Food Friday: Chicken Scarpariello Pasta (aka Scarp)

Food Friday: Chicken Scarpariello Pasta (aka Scarp)

Based on the reactions to last week's Food Friday about Detroit Style Pizza, I now know that most people would prefer if I just wrote about food. Perhaps one day I will take a swing at ripping off Bon Appetit and Food Network Recipes and tacking on some fake story and 23 different banner ads, but I got better things to do at the moment.

Today I'm writing about Chicken Scarpariello. More specifically my take on it - Chicken Scarpariello Pasta. It translates to "Shoemaker's Chicken" which is about as unappetizing of a meal description as it gets. I call it Scarp, mainly because it's nearly a year into the pandemic and I'd be lying if I didn't say my wife and I have probably begun speaking in a different dialect of English all together at this point. Also it's easier to simply type "Scarp" in this post, as I mentioned earlier, I have better things to do at this moment.

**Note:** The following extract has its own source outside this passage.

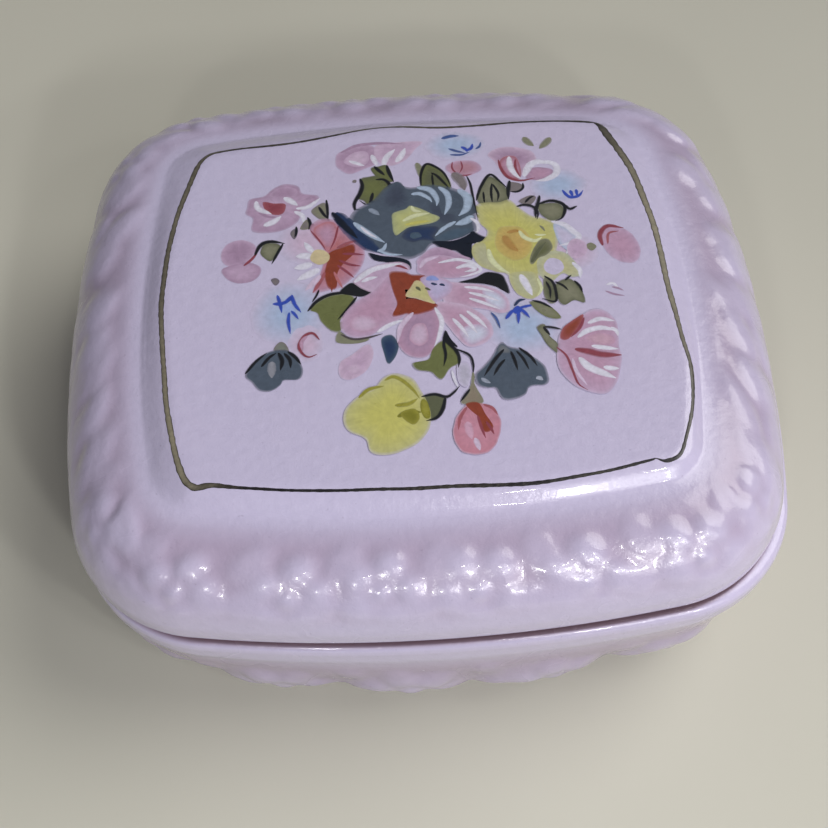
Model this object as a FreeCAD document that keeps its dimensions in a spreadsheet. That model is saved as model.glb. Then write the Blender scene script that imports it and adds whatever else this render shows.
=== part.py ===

I first really got into Scarp right before the pandemic hit. My dad actually started talking about some restaurant that made it and how he loved it, then I visited them in South Carolina and had a version of it with pasta and I loved it.

Scarp is a different type of Italian dish. The sauce is not tomato based, instead it's vinegar based sauce. In many ways it's the Italian version of Eastern North Carolina BBQ. Most Scarp usually has a chicken thighs, a mixture of bell peppers, pickled peppers and onions, as well as sausage. It's traditionally served over potatoes but I prefer it over pasta.

I've tried a few recipes for Scarp over the last year. NYTimes Cooking has Rao's version, Serious Eats has a good one as well. I use the Bon Appetit version as my base recipe and will reference it going forward.


Base recipe

Ingredients Changes

  1. Forget the potatoes. Potatoes are all good and fine, but not today. I have no time for their bullshit.
  2. Instead of potatoes get 1lb of pasta. I like penne but anything in the penne family works fin - even its crazy uncle, fusilli.
  3. Instead of 6 chicken thighs go down to 4. Increase to a pound of sausage. I like hot sausage but you can use sweet sausage or a mix.
  4. Don't worry about grating the garlic if that stresses you out. Grating sucks. A fine mince will do just fine. Add a little more garlic if you want. You earned it.
  5. I add crushed red pepper to this because I like spicy food and I like spicy with vinegar. I usually add it in with the vinegar. If you don't like spicy food then leave it out, you monster.

Steps Changes

  1. You can totally ignore most of Step 1 since this is The Potato Step. But what you should do here is still preheat the oven to 450 and also put up a pot of water for you pasta. Add salt. If it boils early turn it down. Just whatever you do, don't watch it.
  2. In Step 4 if using crushed red pepper flakes add it in with the vinegar. Last chance to be hero.
  3. In Step 4, I like to put some of the liquid from the jar of peppers into the sauce as well. Maybe a tablespoon or so.
  4. When you return the sausages to the pan in Step 4, or even a little before make sure the pot of water is boiling and add your pasta to the pot. Cook til al dente. If you like your pasta overcooked go here, copy the number it spits back to you and email that number to me. I will promptly block you from reading this website.
  5. In Step 5, once again forget about the potatoes. They'll still be good in a week.
  6. In Step 5 remove the sausages from the pan and slice them into 1 inch bite size pieces, diagonally if you want to get fancy. then add them back in.
  7. In Step 5 take the chicken out of the pan. Choose your own adventure at this point. You can eat the chicken seperately. I usually do this because my wife does not like chicken thighs, and I hold absolutely no grudge against her whatsoever for this. None. If you have a wife who appreciates the best part of the bird, then you can cut it up and throw it back into the pan to be mixed up with the pasta.
  8. In Step 5, drain the pasta when it's done put it into a big bowl or even back in the pot and pour in the Scarp from the pan. Give it a good mix. You can add the Parsley in on this step if you want to wait. If you accidentally got curly parsley instead of Italian parsley from Instacart, I understand how upset you are right now. I've been there. Try to let it go. It's just not worth going to jail for.

Thats it! It makes a great Sunday pasta that you can eat for leftovers during the week. Serve it with some bread, play around with the recipe. Embrace the Scarp!